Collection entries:
§ §

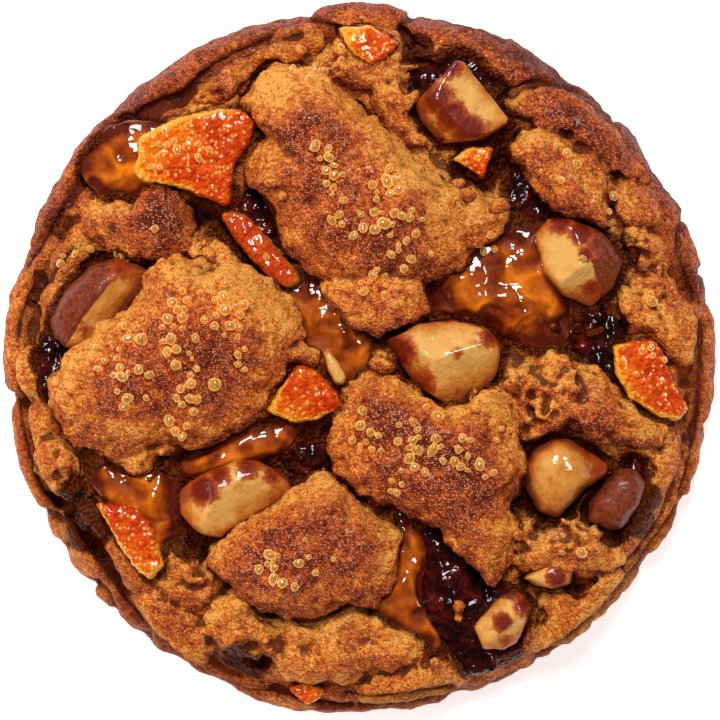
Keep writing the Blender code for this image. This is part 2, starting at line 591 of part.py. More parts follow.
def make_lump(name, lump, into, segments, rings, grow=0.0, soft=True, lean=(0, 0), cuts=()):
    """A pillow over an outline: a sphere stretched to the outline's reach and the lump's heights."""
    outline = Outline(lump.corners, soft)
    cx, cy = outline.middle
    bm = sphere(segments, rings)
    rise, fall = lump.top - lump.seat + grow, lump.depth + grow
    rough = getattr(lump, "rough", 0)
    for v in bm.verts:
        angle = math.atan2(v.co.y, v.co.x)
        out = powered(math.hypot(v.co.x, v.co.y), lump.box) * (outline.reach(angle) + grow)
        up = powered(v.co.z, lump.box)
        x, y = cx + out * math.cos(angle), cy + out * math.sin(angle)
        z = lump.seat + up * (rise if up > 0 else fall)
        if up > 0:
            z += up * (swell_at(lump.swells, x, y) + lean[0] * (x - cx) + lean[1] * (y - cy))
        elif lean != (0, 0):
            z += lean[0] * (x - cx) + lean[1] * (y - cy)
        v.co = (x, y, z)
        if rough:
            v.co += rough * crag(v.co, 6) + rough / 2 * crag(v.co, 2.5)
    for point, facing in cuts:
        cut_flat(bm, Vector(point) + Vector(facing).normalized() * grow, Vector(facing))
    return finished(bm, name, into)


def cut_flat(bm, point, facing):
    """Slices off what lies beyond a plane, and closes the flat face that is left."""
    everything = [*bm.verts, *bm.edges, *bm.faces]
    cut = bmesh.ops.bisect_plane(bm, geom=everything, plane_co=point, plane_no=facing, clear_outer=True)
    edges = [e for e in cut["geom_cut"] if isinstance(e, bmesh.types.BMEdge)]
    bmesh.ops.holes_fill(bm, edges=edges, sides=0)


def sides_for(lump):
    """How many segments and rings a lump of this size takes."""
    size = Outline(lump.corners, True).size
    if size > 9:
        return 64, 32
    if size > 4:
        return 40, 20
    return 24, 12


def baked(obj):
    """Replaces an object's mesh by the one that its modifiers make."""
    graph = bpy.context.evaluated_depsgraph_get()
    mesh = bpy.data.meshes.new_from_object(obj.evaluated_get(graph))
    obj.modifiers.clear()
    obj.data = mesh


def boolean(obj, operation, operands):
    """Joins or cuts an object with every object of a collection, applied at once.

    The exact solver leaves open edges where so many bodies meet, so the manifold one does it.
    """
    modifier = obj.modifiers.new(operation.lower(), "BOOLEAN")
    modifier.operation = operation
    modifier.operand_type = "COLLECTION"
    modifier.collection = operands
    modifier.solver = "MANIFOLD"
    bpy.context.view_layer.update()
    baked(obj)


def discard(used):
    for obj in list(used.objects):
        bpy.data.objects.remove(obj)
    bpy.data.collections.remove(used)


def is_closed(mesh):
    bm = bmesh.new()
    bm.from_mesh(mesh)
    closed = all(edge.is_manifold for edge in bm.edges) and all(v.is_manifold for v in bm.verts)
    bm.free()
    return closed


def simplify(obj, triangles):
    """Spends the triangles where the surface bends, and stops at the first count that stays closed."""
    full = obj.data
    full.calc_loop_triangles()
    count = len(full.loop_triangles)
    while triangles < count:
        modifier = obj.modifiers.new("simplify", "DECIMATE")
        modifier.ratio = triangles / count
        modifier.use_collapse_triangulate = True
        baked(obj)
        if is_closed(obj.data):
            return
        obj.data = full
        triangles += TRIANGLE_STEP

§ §

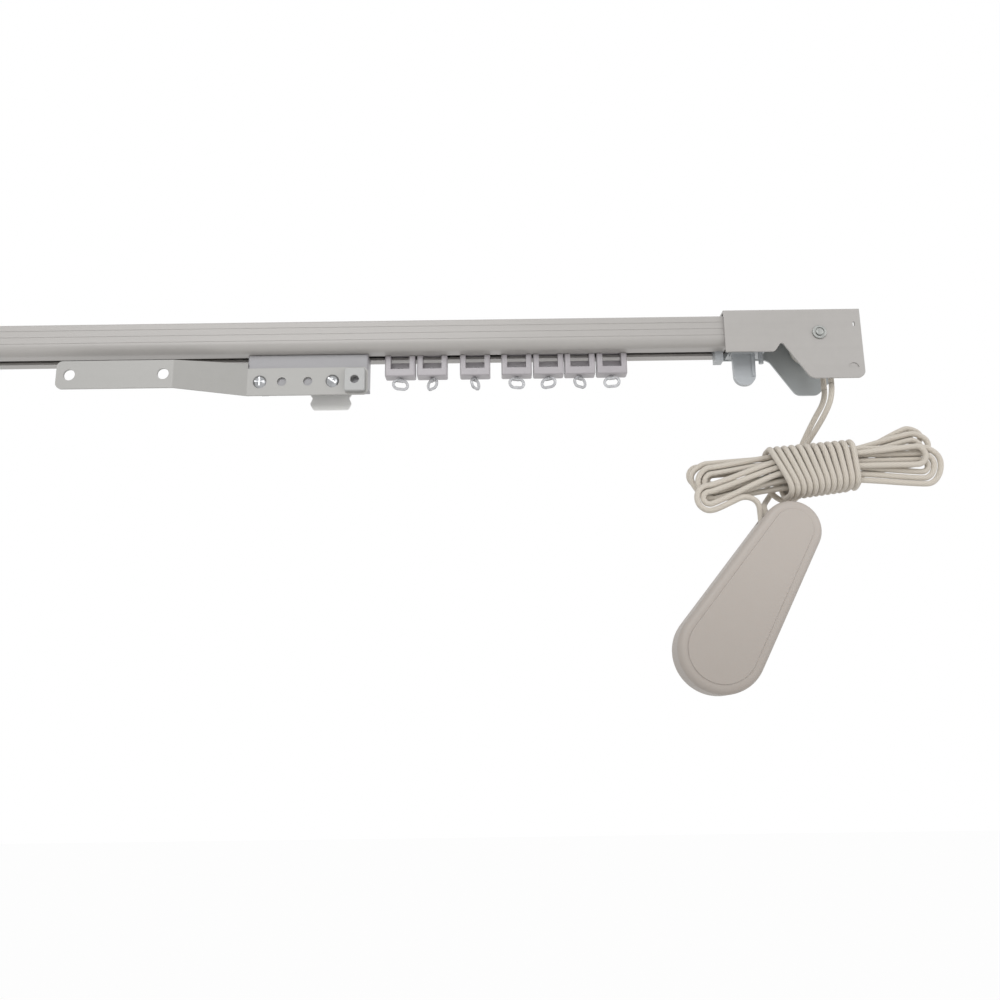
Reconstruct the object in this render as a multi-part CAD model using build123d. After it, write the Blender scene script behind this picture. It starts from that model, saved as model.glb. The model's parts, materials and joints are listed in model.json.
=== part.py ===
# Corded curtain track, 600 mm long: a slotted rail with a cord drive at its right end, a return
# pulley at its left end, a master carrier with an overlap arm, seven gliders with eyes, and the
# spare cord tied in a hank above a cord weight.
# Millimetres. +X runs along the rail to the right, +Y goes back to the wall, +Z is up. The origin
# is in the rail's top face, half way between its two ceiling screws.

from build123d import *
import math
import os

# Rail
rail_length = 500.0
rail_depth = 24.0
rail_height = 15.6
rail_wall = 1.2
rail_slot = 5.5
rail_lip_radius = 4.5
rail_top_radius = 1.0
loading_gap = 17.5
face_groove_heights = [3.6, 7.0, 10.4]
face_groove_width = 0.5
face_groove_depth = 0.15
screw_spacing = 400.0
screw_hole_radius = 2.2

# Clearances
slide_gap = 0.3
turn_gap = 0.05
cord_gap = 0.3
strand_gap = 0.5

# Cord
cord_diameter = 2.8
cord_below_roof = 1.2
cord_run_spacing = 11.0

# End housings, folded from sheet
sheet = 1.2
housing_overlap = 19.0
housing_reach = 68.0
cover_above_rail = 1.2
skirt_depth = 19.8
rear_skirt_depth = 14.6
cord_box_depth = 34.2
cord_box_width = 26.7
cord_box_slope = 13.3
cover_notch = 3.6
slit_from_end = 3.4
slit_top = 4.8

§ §

-- Exercise aim --
Return the exact lines from the line with "Keep writing the" to the line with "bmesh.ops.holes_fill(bm, edges=edges, sides=0)", inclusive of both, with nothing added.

-- Exercise response --
Keep writing the Blender code for this image. This is part 2, starting at line 591 of part.py. More parts follow.
def make_lump(name, lump, into, segments, rings, grow=0.0, soft=True, lean=(0, 0), cuts=()):
    """A pillow over an outline: a sphere stretched to the outline's reach and the lump's heights."""
    outline = Outline(lump.corners, soft)
    cx, cy = outline.middle
    bm = sphere(segments, rings)
    rise, fall = lump.top - lump.seat + grow, lump.depth + grow
    rough = getattr(lump, "rough", 0)
    for v in bm.verts:
        angle = math.atan2(v.co.y, v.co.x)
        out = powered(math.hypot(v.co.x, v.co.y), lump.box) * (outline.reach(angle) + grow)
        up = powered(v.co.z, lump.box)
        x, y = cx + out * math.cos(angle), cy + out * math.sin(angle)
        z = lump.seat + up * (rise if up > 0 else fall)
        if up > 0:
            z += up * (swell_at(lump.swells, x, y) + lean[0] * (x - cx) + lean[1] * (y - cy))
        elif lean != (0, 0):
            z += lean[0] * (x - cx) + lean[1] * (y - cy)
        v.co = (x, y, z)
        if rough:
            v.co += rough * crag(v.co, 6) + rough / 2 * crag(v.co, 2.5)
    for point, facing in cuts:
        cut_flat(bm, Vector(point) + Vector(facing).normalized() * grow, Vector(facing))
    return finished(bm, name, into)


def cut_flat(bm, point, facing):
    """Slices off what lies beyond a plane, and closes the flat face that is left."""
    everything = [*bm.verts, *bm.edges, *bm.faces]
    cut = bmesh.ops.bisect_plane(bm, geom=everything, plane_co=point, plane_no=facing, clear_outer=True)
    edges = [e for e in cut["geom_cut"] if isinstance(e, bmesh.types.BMEdge)]
    bmesh.ops.holes_fill(bm, edges=edges, sides=0)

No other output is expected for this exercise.